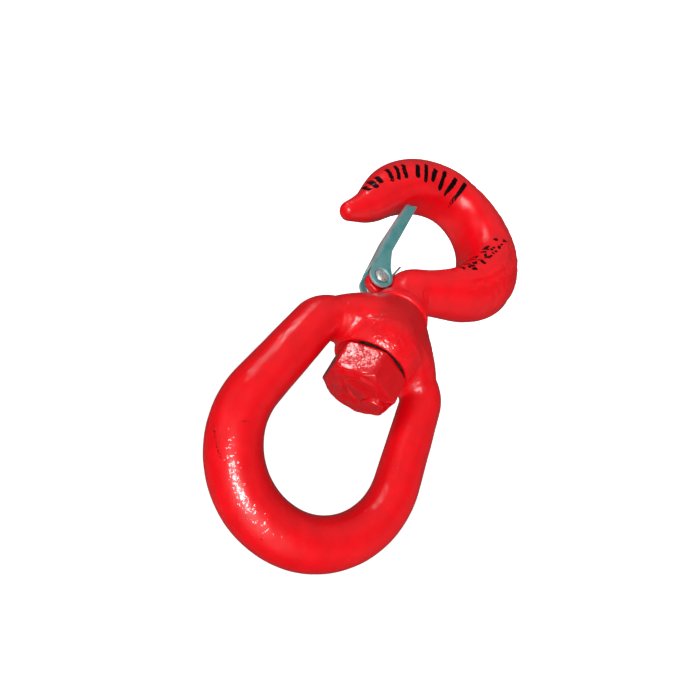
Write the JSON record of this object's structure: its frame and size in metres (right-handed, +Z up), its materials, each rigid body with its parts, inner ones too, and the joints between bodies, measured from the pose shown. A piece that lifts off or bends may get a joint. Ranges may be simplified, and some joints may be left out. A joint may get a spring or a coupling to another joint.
{
  "type": "swivel hook",
  "caption": "Forged lifting hook with a sprung safety latch, turning on a shank held by a nut inside a closed pear-shaped eye with a bell-shaped hub.",
  "frame": {"origin": "inside crest of the eye, where the shackle or ring above bears", "axes": "+Z up the load line; the eye lies in the XZ plane; the hook hangs below with its tip and latch towards +X, turned 6 degrees about Z as in the picture"},
  "size_m": [0.1061, 0.0434, 0.2355],
  "materials": {
    "eye_red_paint": "glossy thick red paint on forged steel",
    "hook_red_paint": "glossy thick red paint on forged steel",
    "nut_red_paint": "glossy thick red paint on steel",
    "weld_red_paint": "red paint over a lumpy weld bead",
    "latch_zinc": "blue-green zinc plate on pressed sheet steel",
    "rivet_steel": "bright peened steel",
    "spring_wire": "drawn spring wire"
  },
  "bodies": {
    "eye": {"eye_bail": "eye_red_paint"},
    "hook": {"hook_forging": "hook_red_paint", "hex_nut": "nut_red_paint", "nut_lock_weld": "weld_red_paint", "latch_rivet": "rivet_steel", "latch_spring": "spring_wire"},
    "latch": {"safety_latch": "latch_zinc"}
  },
  "joints": [
    {"name": "swivel", "type": "hinge", "parent": "eye", "child": "hook", "pos_m": [0, 0, -0.0806], "axis": [0, 0, 1], "continuous": true},
    {"name": "latch_pivot", "type": "hinge", "parent": "hook", "child": "latch", "pos_m": [0.0174, 0.00183, -0.1082], "axis": [-0.1045, 0.9945, 0], "range_deg": [0, 30], "stiffness_Nm_per_rad": 0.3, "springref_deg": -28.65, "deforming": ["latch_spring"]}
  ]
}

- What is required:
Print out the whole listing exactly as it appears.

- Answer to this problem:
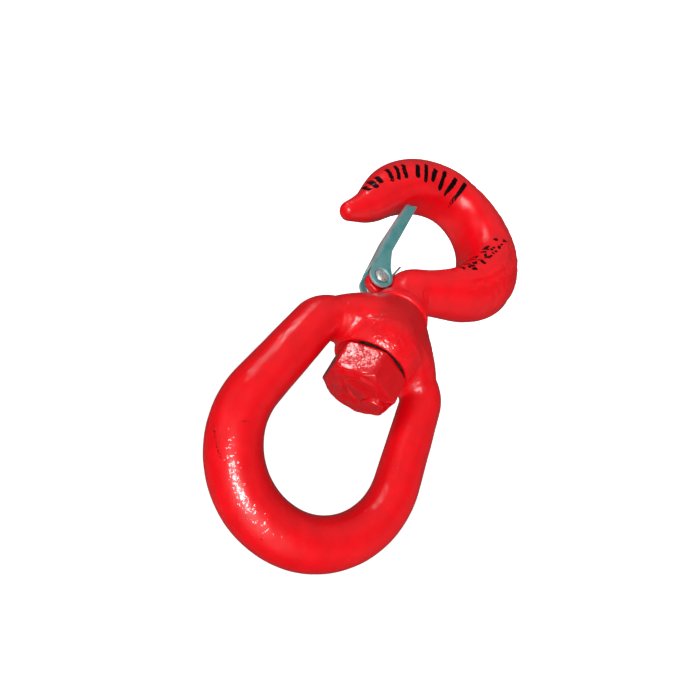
Write the JSON record of this object's structure: its frame and size in metres (right-handed, +Z up), its materials, each rigid body with its parts, inner ones too, and the joints between bodies, measured from the pose shown. A piece that lifts off or bends may get a joint. Ranges may be simplified, and some joints may be left out. A joint may get a spring or a coupling to another joint.
{
  "type": "swivel hook",
  "caption": "Forged lifting hook with a sprung safety latch, turning on a shank held by a nut inside a closed pear-shaped eye with a bell-shaped hub.",
  "frame": {"origin": "inside crest of the eye, where the shackle or ring above bears", "axes": "+Z up the load line; the eye lies in the XZ plane; the hook hangs below with its tip and latch towards +X, turned 6 degrees about Z as in the picture"},
  "size_m": [0.1061, 0.0434, 0.2355],
  "materials": {
    "eye_red_paint": "glossy thick red paint on forged steel",
    "hook_red_paint": "glossy thick red paint on forged steel",
    "nut_red_paint": "glossy thick red paint on steel",
    "weld_red_paint": "red paint over a lumpy weld bead",
    "latch_zinc": "blue-green zinc plate on pressed sheet steel",
    "rivet_steel": "bright peened steel",
    "spring_wire": "drawn spring wire"
  },
  "bodies": {
    "eye": {"eye_bail": "eye_red_paint"},
    "hook": {"hook_forging": "hook_red_paint", "hex_nut": "nut_red_paint", "nut_lock_weld": "weld_red_paint", "latch_rivet": "rivet_steel", "latch_spring": "spring_wire"},
    "latch": {"safety_latch": "latch_zinc"}
  },
  "joints": [
    {"name": "swivel", "type": "hinge", "parent": "eye", "child": "hook", "pos_m": [0, 0, -0.0806], "axis": [0, 0, 1], "continuous": true},
    {"name": "latch_pivot", "type": "hinge", "parent": "hook", "child": "latch", "pos_m": [0.0174, 0.00183, -0.1082], "axis": [-0.1045, 0.9945, 0], "range_deg": [0, 30], "stiffness_Nm_per_rad": 0.3, "springref_deg": -28.65, "deforming": ["latch_spring"]}
  ]
}